Directions for this task
Each line below should be reproduced without any alteration.

Data
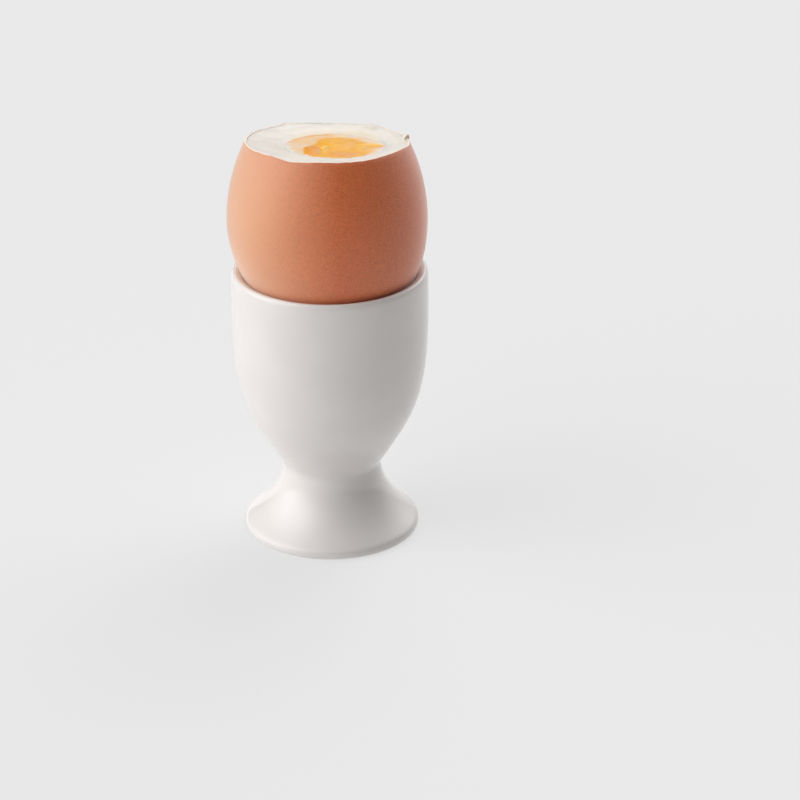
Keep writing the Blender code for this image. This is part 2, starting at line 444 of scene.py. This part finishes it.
def brown_eggshell(egg):
    """Eggshell with its brown cuticle: satin chalk with fine pores and soft mottling.

    The cuticle scatters light at its surface, which whitens the shell where it turns away.
    """
    material, tree, surface = new_material("Brown eggshell")
    place = add_node(tree, "ShaderNodeTexCoord").outputs["Object"]
    # Mottling of the pigment, about 1 mm across
    mottle = add_node(
        tree, "ShaderNodeTexNoise", {"Vector": place, "Scale": 1000.0, "Detail": 3.0, "Roughness": 0.6}
    )
    # Slow drift of the pigment, about 12 mm across
    drift = add_node(tree, "ShaderNodeTexNoise", {"Vector": place, "Scale": 85.0, "Detail": 2.0})
    # Grain of the cuticle, about 0.3 mm across, drawn coarser than real so that it shows
    grain = add_node(
        tree, "ShaderNodeTexNoise", {"Vector": place, "Scale": 3500.0, "Detail": 2.0, "Roughness": 0.65}
    )
    # Pores, one in about 0.8 mm
    pores = add_node(tree, "ShaderNodeTexVoronoi", {"Vector": place, "Scale": 1250.0, "Randomness": 1.0})
    pigment = add_node(
        tree,
        "ShaderNodeValToRGB",
        {"Fac": mottle.outputs["Fac"]},
        [(0.36, egg.shell), (0.68, egg.shell_pale)],
    )
    grained = add_node(
        tree, "ShaderNodeValToRGB", {"Fac": grain.outputs["Fac"]}, [(0.34, grey(0.5)), (0.56, grey(0.0))]
    )
    toned = add_node(
        tree,
        "ShaderNodeMix",
        {SHARE: grained.outputs["Color"], FIRST: pigment.outputs["Color"], SECOND: egg.shell_dark},
        data_type="RGBA",
    )
    pore_mask = add_node(
        tree, "ShaderNodeValToRGB", {"Fac": pores.outputs["Distance"]}, [(0.08, grey(0.7)), (0.22, grey(0.0))]
    )
    pored = add_node(
        tree,
        "ShaderNodeMix",
        {SHARE: pore_mask.outputs["Color"], FIRST: toned.outputs[MIXED], SECOND: egg.shell_dark},
        data_type="RGBA",
    )
    # Painted sheen: from the middle to the left side the shell turns a paler, plainer tan in place of the
    # light from the left
    across = add_node(tree, "ShaderNodeSeparateXYZ", {"Vector": place})
    painted_sheen_share = add_node(
        tree,
        "ShaderNodeMapRange",
        {
            "Value": across.outputs["X"],
            "From Min": -20.0 * MM,
            "From Max": 2.0 * MM,
            "To Min": 0.85,
            "To Max": 0.0,
        },
    )
    with_painted_sheen = add_node(
        tree,
        "ShaderNodeMix",
        {SHARE: painted_sheen_share.outputs["Result"], FIRST: pored.outputs[MIXED], SECOND: egg.shell_painted_sheen},
        data_type="RGBA",
    )
    drifted = add_node(
        tree,
        "ShaderNodeHueSaturation",
        {
            "Color": with_painted_sheen.outputs[MIXED],
            "Value": add_node(
                tree, "ShaderNodeMapRange", {"Value": drift.outputs["Fac"], "To Min": 0.93, "To Max": 1.07}
            ).outputs["Result"],
        },
    )
    height = add_node(
        tree,
        "ShaderNodeMath",
        {0: grain.outputs["Fac"], 1: pore_mask.outputs["Color"]},
        operation="SUBTRACT",
    )
    relief = add_node(
        tree, "ShaderNodeBump", {"Height": height.outputs["Value"], "Strength": 0.35, "Distance": 0.06 * MM}
    )
    shader = add_node(
        tree,
        "ShaderNodeBsdfPrincipled",
        {
            "Base Color": drifted.outputs["Color"],
            "Roughness": 0.6,
            "IOR": 1.5,
            "Specular IOR Level": 1.0,
            "Sheen Weight": 0.72,
            "Sheen Roughness": 0.45,
            "Normal": relief.outputs["Normal"],
        },
    )
    tree.links.new(shader.outputs["BSDF"], surface)
    return material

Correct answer
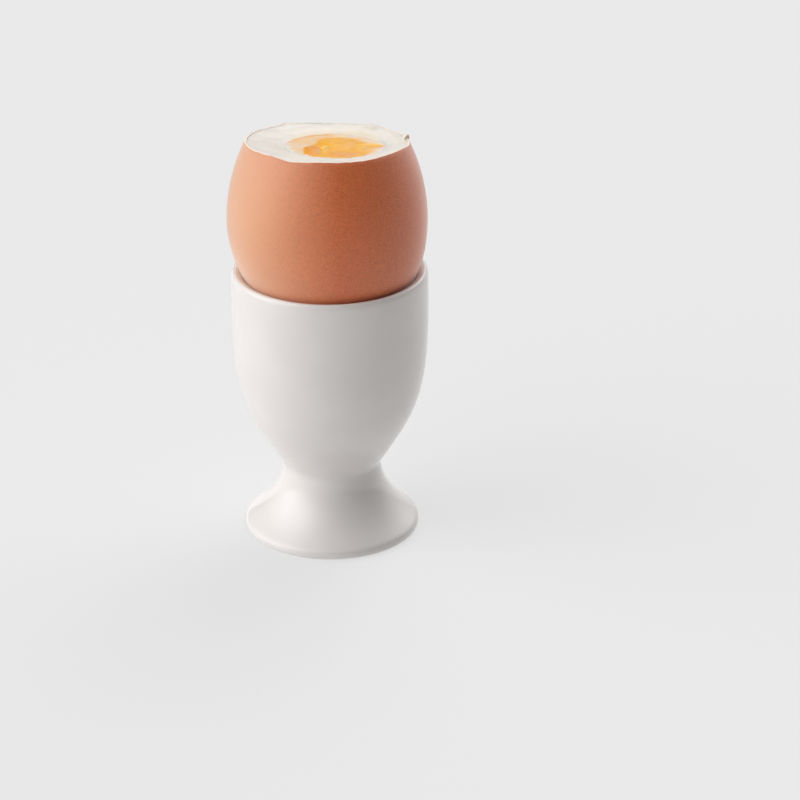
Keep writing the Blender code for this image. This is part 2, starting at line 444 of scene.py. This part finishes it.
def brown_eggshell(egg):
    """Eggshell with its brown cuticle: satin chalk with fine pores and soft mottling.

    The cuticle scatters light at its surface, which whitens the shell where it turns away.
    """
    material, tree, surface = new_material("Brown eggshell")
    place = add_node(tree, "ShaderNodeTexCoord").outputs["Object"]
    # Mottling of the pigment, about 1 mm across
    mottle = add_node(
        tree, "ShaderNodeTexNoise", {"Vector": place, "Scale": 1000.0, "Detail": 3.0, "Roughness": 0.6}
    )
    # Slow drift of the pigment, about 12 mm across
    drift = add_node(tree, "ShaderNodeTexNoise", {"Vector": place, "Scale": 85.0, "Detail": 2.0})
    # Grain of the cuticle, about 0.3 mm across, drawn coarser than real so that it shows
    grain = add_node(
        tree, "ShaderNodeTexNoise", {"Vector": place, "Scale": 3500.0, "Detail": 2.0, "Roughness": 0.65}
    )
    # Pores, one in about 0.8 mm
    pores = add_node(tree, "ShaderNodeTexVoronoi", {"Vector": place, "Scale": 1250.0, "Randomness": 1.0})
    pigment = add_node(
        tree,
        "ShaderNodeValToRGB",
        {"Fac": mottle.outputs["Fac"]},
        [(0.36, egg.shell), (0.68, egg.shell_pale)],
    )
    grained = add_node(
        tree, "ShaderNodeValToRGB", {"Fac": grain.outputs["Fac"]}, [(0.34, grey(0.5)), (0.56, grey(0.0))]
    )
    toned = add_node(
        tree,
        "ShaderNodeMix",
        {SHARE: grained.outputs["Color"], FIRST: pigment.outputs["Color"], SECOND: egg.shell_dark},
        data_type="RGBA",
    )
    pore_mask = add_node(
        tree, "ShaderNodeValToRGB", {"Fac": pores.outputs["Distance"]}, [(0.08, grey(0.7)), (0.22, grey(0.0))]
    )
    pored = add_node(
        tree,
        "ShaderNodeMix",
        {SHARE: pore_mask.outputs["Color"], FIRST: toned.outputs[MIXED], SECOND: egg.shell_dark},
        data_type="RGBA",
    )
    # Painted sheen: from the middle to the left side the shell turns a paler, plainer tan in place of the
    # light from the left
    across = add_node(tree, "ShaderNodeSeparateXYZ", {"Vector": place})
    painted_sheen_share = add_node(
        tree,
        "ShaderNodeMapRange",
        {
            "Value": across.outputs["X"],
            "From Min": -20.0 * MM,
            "From Max": 2.0 * MM,
            "To Min": 0.85,
            "To Max": 0.0,
        },
    )
    with_painted_sheen = add_node(
        tree,
        "ShaderNodeMix",
        {SHARE: painted_sheen_share.outputs["Result"], FIRST: pored.outputs[MIXED], SECOND: egg.shell_painted_sheen},
        data_type="RGBA",
    )
    drifted = add_node(
        tree,
        "ShaderNodeHueSaturation",
        {
            "Color": with_painted_sheen.outputs[MIXED],
            "Value": add_node(
                tree, "ShaderNodeMapRange", {"Value": drift.outputs["Fac"], "To Min": 0.93, "To Max": 1.07}
            ).outputs["Result"],
        },
    )
    height = add_node(
        tree,
        "ShaderNodeMath",
        {0: grain.outputs["Fac"], 1: pore_mask.outputs["Color"]},
        operation="SUBTRACT",
    )
    relief = add_node(
        tree, "ShaderNodeBump", {"Height": height.outputs["Value"], "Strength": 0.35, "Distance": 0.06 * MM}
    )
    shader = add_node(
        tree,
        "ShaderNodeBsdfPrincipled",
        {
            "Base Color": drifted.outputs["Color"],
            "Roughness": 0.6,
            "IOR": 1.5,
            "Specular IOR Level": 1.0,
            "Sheen Weight": 0.72,
            "Sheen Roughness": 0.45,
            "Normal": relief.outputs["Normal"],
        },
    )
    tree.links.new(shader.outputs["BSDF"], surface)
    return material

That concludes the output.